While we are grateful there are some exemptions for smaller credit
unions in the qualified mortgage requirements, in the vast majority of cases
the Bureau has not meaningfully used this authority.
CFPB Director Cordray told CUNA’s
Governmental Affairs Conference (GAC) that he has considered our argument that
the authority the Bureau has is broader than the manner in which the Bureau has
used it, and rejected the argument.
“Your leadership has
strenuously made the suggestion that, in light of this history, the Bureau
should simply exempt credit unions altogether from consumer financial
protection laws. They have argued that the law would allow us to do that.
I have considered their arguments carefully and I do not believe that is
correct. The U.S. Congress had all of these suggestions in front of it
when the Dodd-Frank Act was being written. But Congress did not do that,
and though it gave us some amount of exemption authority, it is not plausible
to me that we could use such authority to override Congress’s own judgment on
such a broad-based policy matter. Instead, Congress said that all
financial institutions have to play by the rules, and we have to enforce
them. That is our charge. But that does not mean one size
necessarily fits all. Congress itself drew some thresholds and tiers that
distinguished larger institutions from smaller institutions, such as its
provision giving us supervisory authority over banks and credit unions with
more than $10 billion in assets but not those with less. So where we
can customize our rules to treat smaller institutions differently in light of
their compliance burdens and the level of risk they pose, we have done so and
will continue to do so.” (emphasis
added)
CUNA appreciates Director Cordray's
participation at our GAC, however we disagree with his statement and analysis.
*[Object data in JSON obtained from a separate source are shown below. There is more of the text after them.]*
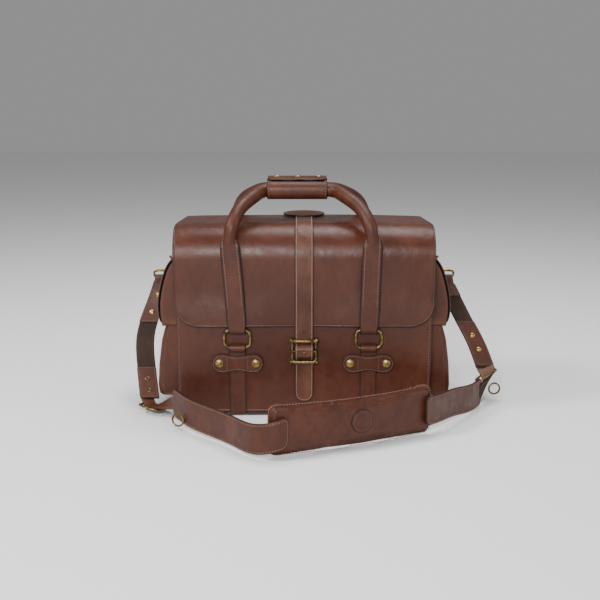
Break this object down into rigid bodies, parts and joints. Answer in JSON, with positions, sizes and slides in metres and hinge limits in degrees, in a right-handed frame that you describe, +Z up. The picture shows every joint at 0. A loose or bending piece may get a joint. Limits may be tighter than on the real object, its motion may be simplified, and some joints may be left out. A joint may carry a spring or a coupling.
{
  "type": "leather briefcase",
  "caption": "Leather briefcase with a full flap, centre buckle strap, rolled twin handles on ring tabs, side pockets with flaps, and a padded shoulder strap on snap hooks.",
  "frame": {"origin": "middle of the underside of the base panel, where the bag stands", "axes": "+X along the bag to the right as seen from its buckle side, +Y from the buckle side to the back, +Z up"},
  "size_m": [0.637, 0.4385, 0.39],
  "materials": {
    "body_leather": "smooth chestnut bridle leather, semi-gloss",
    "strap_leather": "chestnut strap leather, burnished edges",
    "flesh_leather": "flesh side, matt and napped",
    "lining_leather": "suede lining",
    "antique_brass": "antiqued brass, darkened in its hollows"
  },
  "bodies": {
    "root": {"base_panel": "body_leather", "front_panel": "body_leather", "back_panel": "body_leather", "left_gusset": "body_leather", "right_gusset": "body_leather", "inner_divider": "lining_leather", "left_pocket": "body_leather", "right_pocket": "body_leather", "left_base_strap": "strap_leather", "right_base_strap": "strap_leather", "front_tab_left": "strap_leather", "front_tab_right": "strap_leather", "back_tab_left": "strap_leather", "back_tab_right": "strap_leather", "front_rivet_left_outer": "antique_brass", "front_rivet_left_inner": "antique_brass", "front_rivet_right_outer": "antique_brass", "front_rivet_right_inner": "antique_brass", "back_rivet_left_outer": "antique_brass", "back_rivet_left_inner": "antique_brass", "back_rivet_right_outer": "antique_brass", "back_rivet_right_inner": "antique_brass", "closure_buckle": "antique_brass", "closure_chape": "strap_leather", "left_side_ring": "antique_brass", "right_side_ring": "antique_brass", "left_ring_chape": "strap_leather", "right_ring_chape": "strap_leather", "left_snap_hook": "antique_brass", "right_snap_hook": "antique_brass"},
    "flap_top": {"flap_top": "body_leather", "flap_patch": "strap_leather"},
    "flap_front": {"flap_front": "body_leather", "closure_strap": "strap_leather", "closure_strap_tail": "strap_leather"},
    "front_handle": {"front_handle": "strap_leather", "front_ring_left": "antique_brass", "front_ring_right": "antique_brass"},
    "rear_handle": {"rear_handle": "strap_leather", "rear_ring_left": "antique_brass", "rear_ring_right": "antique_brass", "grip_wrap_base": "strap_leather"},
    "wrap_cover": {"grip_wrap_cover": "strap_leather", "snap_cap_left": "antique_brass", "snap_cap_middle": "antique_brass", "snap_cap_right": "antique_brass"},
    "closure_roller": {"closure_roller": "antique_brass"},
    "left_pocket_flap": {"left_pocket_flap": "body_leather"},
    "right_pocket_flap": {"right_pocket_flap": "body_leather"},
    "left_hook_lever": {"left_hook_lever": "antique_brass"},
    "right_hook_lever": {"right_hook_lever": "antique_brass"},
    "shoulder_strap": {"left_leg_strap": "flesh_leather", "right_leg_strap": "flesh_leather", "left_strap_buckle": "antique_brass", "right_strap_buckle": "antique_brass", "left_wide_strap": "strap_leather", "right_wide_strap": "strap_leather", "shoulder_pad": "strap_leather"},
    "left_accessory_ring": {"left_accessory_ring": "antique_brass"},
    "right_accessory_ring": {"right_accessory_ring": "antique_brass"}
  },
  "joints": [
    {"name": "flap_open", "type": "hinge", "parent": "root", "child": "flap_top", "pos_m": [0, 0.097, 0.273], "axis": [-1, 0, 0], "range_deg": [0, 105], "deforming": ["closure_strap_tail", "grip_wrap_cover"]},
    {"name": "flap_front_fold", "type": "hinge", "parent": "flap_top", "child": "flap_front", "pos_m": [0, -0.0809, 0.2999], "axis": [1, 0, 0], "range_deg": [0, 55]},
    {"name": "front_handle_fold", "type": "hinge", "parent": "root", "child": "front_handle", "pos_m": [0, -0.1025, 0.117], "axis": [1, 0, 0], "range_deg": [0, 95]},
    {"name": "rear_handle_fold", "type": "hinge", "parent": "root", "child": "rear_handle", "pos_m": [0, 0.1025, 0.117], "axis": [-1, 0, 0], "range_deg": [0, 95]},
    {"name": "wrap_open", "type": "hinge", "parent": "rear_handle", "child": "wrap_cover", "pos_m": [0, 0, 0.354], "axis": [1, 0, 0], "range_deg": [0, 150]},
    {"name": "roller_spin", "type": "hinge", "parent": "root", "child": "closure_roller", "pos_m": [0, -0.1044, 0.129], "axis": [1, 0, 0], "continuous": true},
    {"name": "left_pocket_open", "type": "hinge", "parent": "root", "child": "left_pocket_flap", "pos_m": [-0.2012, 0, 0.2615], "axis": [0, 1, 0], "range_deg": [0, 55], "deforming": ["left_leg_strap"]},
    {"name": "right_pocket_open", "type": "hinge", "parent": "root", "child": "right_pocket_flap", "pos_m": [0.2012, 0, 0.2615], "axis": [0, -1, 0], "range_deg": [0, 55], "deforming": ["right_leg_strap"]},
    {"name": "left_lever_press", "type": "hinge", "parent": "root", "child": "left_hook_lever", "pos_m": [-0.2275, 0.078, 0.2275], "axis": [0, -1, 0], "range_deg": [0, 12], "stiffness_Nm_per_rad": 0.02},
    {"name": "right_lever_press", "type": "hinge", "parent": "root", "child": "right_hook_lever", "pos_m": [0.2275, 0.078, 0.2275], "axis": [0, 1, 0], "range_deg": [0, 12], "stiffness_Nm_per_rad": 0.02},
    {"name": "shoulder_strap_swing", "type": "hinge", "parent": "root", "child": "shoulder_strap", "pos_m": [0, 0.078, 0.203], "axis": [-1, 0, 0], "range_deg": [0, 100]},
    {"name": "left_ring_swing", "type": "hinge", "parent": "shoulder_strap", "child": "left_accessory_ring", "pos_m": [-0.193, -0.1789, 0.017], "axis": [0, 0, 1], "range_deg": [-8, 35]},
    {"name": "right_ring_swing", "type": "hinge", "parent": "shoulder_strap", "child": "right_accessory_ring", "pos_m": [0.3226, -0.009, 0.021], "axis": [0, 0, 1], "range_deg": [-35, 35]}
  ],
  "couplings": [
    {"joint": "flap_front_fold", "follows": "flap_open", "ratio": 0.4},
    {"joint": "front_handle_fold", "follows": "flap_open", "ratio": 0.9},
    {"joint": "rear_handle_fold", "follows": "flap_open", "ratio": 0.9},
    {"joint": "wrap_open", "follows": "flap_open", "ratio": 1.4}
  ]
}
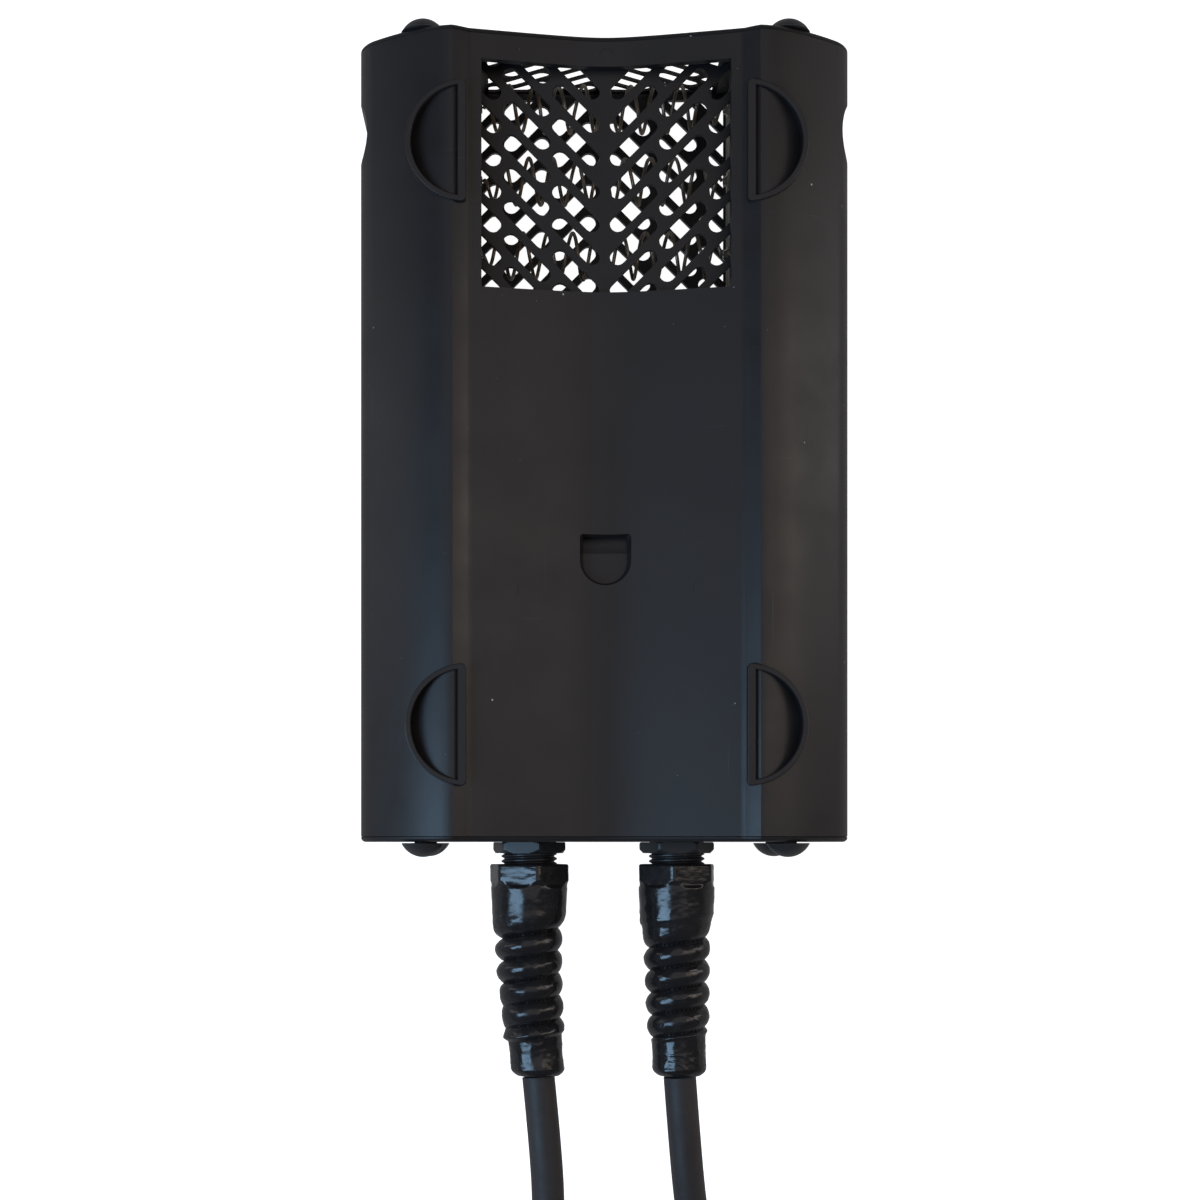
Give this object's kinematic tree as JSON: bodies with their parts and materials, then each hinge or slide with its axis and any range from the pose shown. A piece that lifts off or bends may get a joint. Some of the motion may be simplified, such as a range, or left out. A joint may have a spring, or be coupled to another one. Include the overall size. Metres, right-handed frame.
{
  "type": "vented load resistor box",
  "caption": "Black moulded box with chevron vent grilles over open resistance-wire coils, a rear hook slot and gland-sealed rubber leads with boots.",
  "frame": {"origin": "middle of the bounding box of the box with its glands and boots, on the plane its flat front rests on", "axes": "+Y along the box away from the glands, +Z out of the back, +X to the right seen from the back with the glands down"},
  "size_m": [0.1412, 0.5117, 0.0559],
  "materials": {
    "case_plastic": "satin black moulding with a fine grain",
    "grille_plastic": "satin black",
    "bumper_rubber": "smooth dark grey",
    "gland_polymer": "dark grey",
    "shrink_sleeve": "glossy, shrunk on with fine wrinkles",
    "lead_rubber": "matte dark rubber jacket",
    "resistance_wire": "oxidised brown-grey wire",
    "plated_steel": "bright plated",
    "insulation_board": "pressed mineral board",
    "terminal_ceramic": "unglazed",
    "shield_sheet": "mill"
  },
  "bodies": {
    "root": {"back_shell": "case_plastic", "base_nut_left": "gland_polymer", "base_nut_right": "gland_polymer", "bend_guard_left": "shrink_sleeve", "bend_guard_right": "shrink_sleeve", "bottom_cap": "case_plastic", "element_plate_left": "insulation_board", "element_plate_right": "insulation_board", "end_bumper_bottom_left_front": "bumper_rubber", "end_bumper_bottom_left_rear": "bumper_rubber", "end_bumper_bottom_right_front": "bumper_rubber", "end_bumper_bottom_right_rear": "bumper_rubber", "end_bumper_top_left_front": "bumper_rubber", "end_bumper_top_left_rear": "bumper_rubber", "end_bumper_top_right_front": "bumper_rubber", "end_bumper_top_right_rear": "bumper_rubber", "end_ring_left": "shrink_sleeve", "end_ring_right": "shrink_sleeve", "ferrule_left_1": "plated_steel", "ferrule_left_2": "plated_steel", "ferrule_left_3": "plated_steel", "ferrule_right_1": "plated_steel", "ferrule_right_2": "plated_steel", "ferrule_right_3": "plated_steel", "front_grille": "grille_plastic", "front_shell": "case_plastic", "gland_cap_left": "gland_polymer", "gland_cap_right": "gland_polymer", "gland_tube_left": "gland_polymer", "gland_tube_right": "gland_polymer", "heat_shield": "shield_sheet", "jumper_left": "lead_rubber", "jumper_right": "lead_rubber", "lead_inner_left": "lead_rubber", "lead_inner_right": "lead_rubber", "lead_left_coil": "lead_rubber", "lead_left_run": "lead_rubber", "lead_right_coil": "lead_rubber", "lead_right_run": "lead_rubber", "lock_nut_left": "gland_polymer", "lock_nut_right": "gland_polymer", "rear_grille": "grille_plastic", "resistance_coil_1": "resistance_wire", "resistance_coil_2": "resistance_wire", "resistance_coil_3": "resistance_wire", "series_link_left": "plated_steel", "series_link_right": "plated_steel", "shrink_sleeve_left": "shrink_sleeve", "shrink_sleeve_right": "shrink_sleeve", "terminal_block": "terminal_ceramic", "terminal_screw_left": "plated_steel", "terminal_screw_right": "plated_steel", "thermal_cutout": "plated_steel", "top_cap": "case_plastic"}
  },
  "joints": []
}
There is no evidence that Congress ever considered exempting credit unions and
small banks from the regulatory authority of the CFPB. No such amendment was offered during
committee, floor or conference committee consideration. If such a proposal had been on the table, we
would have strongly supported it. After
all, the National Credit Union Administration has an office of consumer
protection that already serves an important role for credit union members. But no Member of Congress ever proposed
that. That is an argument for another
day.
The
crux of our disagreement with the Bureau is whether they are using the
authority that they have under the law – the authority that the Director
identifies above to “customize our rules to treat smaller institutions
differently in light of their compliance burdens and the level of risk they
pose” to the extent necessary. We
contend they have the authority to do much more than what they have already
done. Moreover, they have not been shy to arguably test the limits or go beyond
the authority Congress has granted to them in areas like the auto industry.
Yet, they are arguing they don't have authority to do something Congress
explicitly told them they can do. This dichotomy is puzzling.
All credit unions – even Navy Federal
Credit Union – are small relative to the mega banks that serve the largest
number of consumers and pose the greatest risk to the financial sector. Each of
the four largest banks is larger than the entire credit union system! Credit unions collectively and individually
are such unique players in the broader market that it makes sense that a Bureau
that can “customize our rules to treat smaller institutions differently in
light of their compliance burdens and the level of risk they pose” should
do that for all credit unions and similarly sized banks.
It also makes sense for the Bureau in
the course of customizing their rules to say to providers that have a history
of treating consumers well that they can continue to follow the rules that have
been working. Why do credit unions need
new regulations on small dollar loans when members they serve have access to
safe and affordable products under the current regulatory requirements? Similarly, if consumers are not complaining
about products and services offered by credit unions, why rock the boat? Leave well enough alone for those doing a
good job, and focus on the bad actors.
That’s the message that Congress is
sending through this letter. They’re
telling the Bureau to make sure that the rules they are issuing do not result
in fewer or more expensive financial services options for consumers using
credit unions and small banks. They’re
urging the Bureau to use the exemption authority that Congress conveyed to do
that.
What is really remarkable about this
letter is not only the number of Members that signed it, but the fact that it
earned the support of the majority of both parties. CFPB matters can be politically divisive. Supporters of the Bureau cast those critical
of the Bureau as wanting to neuter or eliminate it. Opponents of the Bureau cast those who
support the Bureau’s mission as liberals that support overregulation. This letter attracted strong bipartisan
support because it is not about whether the Bureau should or should not
exist. It’s about the real world impact
of the Bureau’s regulations and the result desired by consumers’ elected
representatives.
Credit unions do not want consumers of
financial products to be abused; rather, we want to serve consumers with safe
and affordable products as this is the reason for our existence. Through this letter, the broad majority of
Democrats and Republicans in Congress are united behind that message. It’s a message that we hope the CFPB will
heed; it’s a message we will continue to encourage Congress to deliver.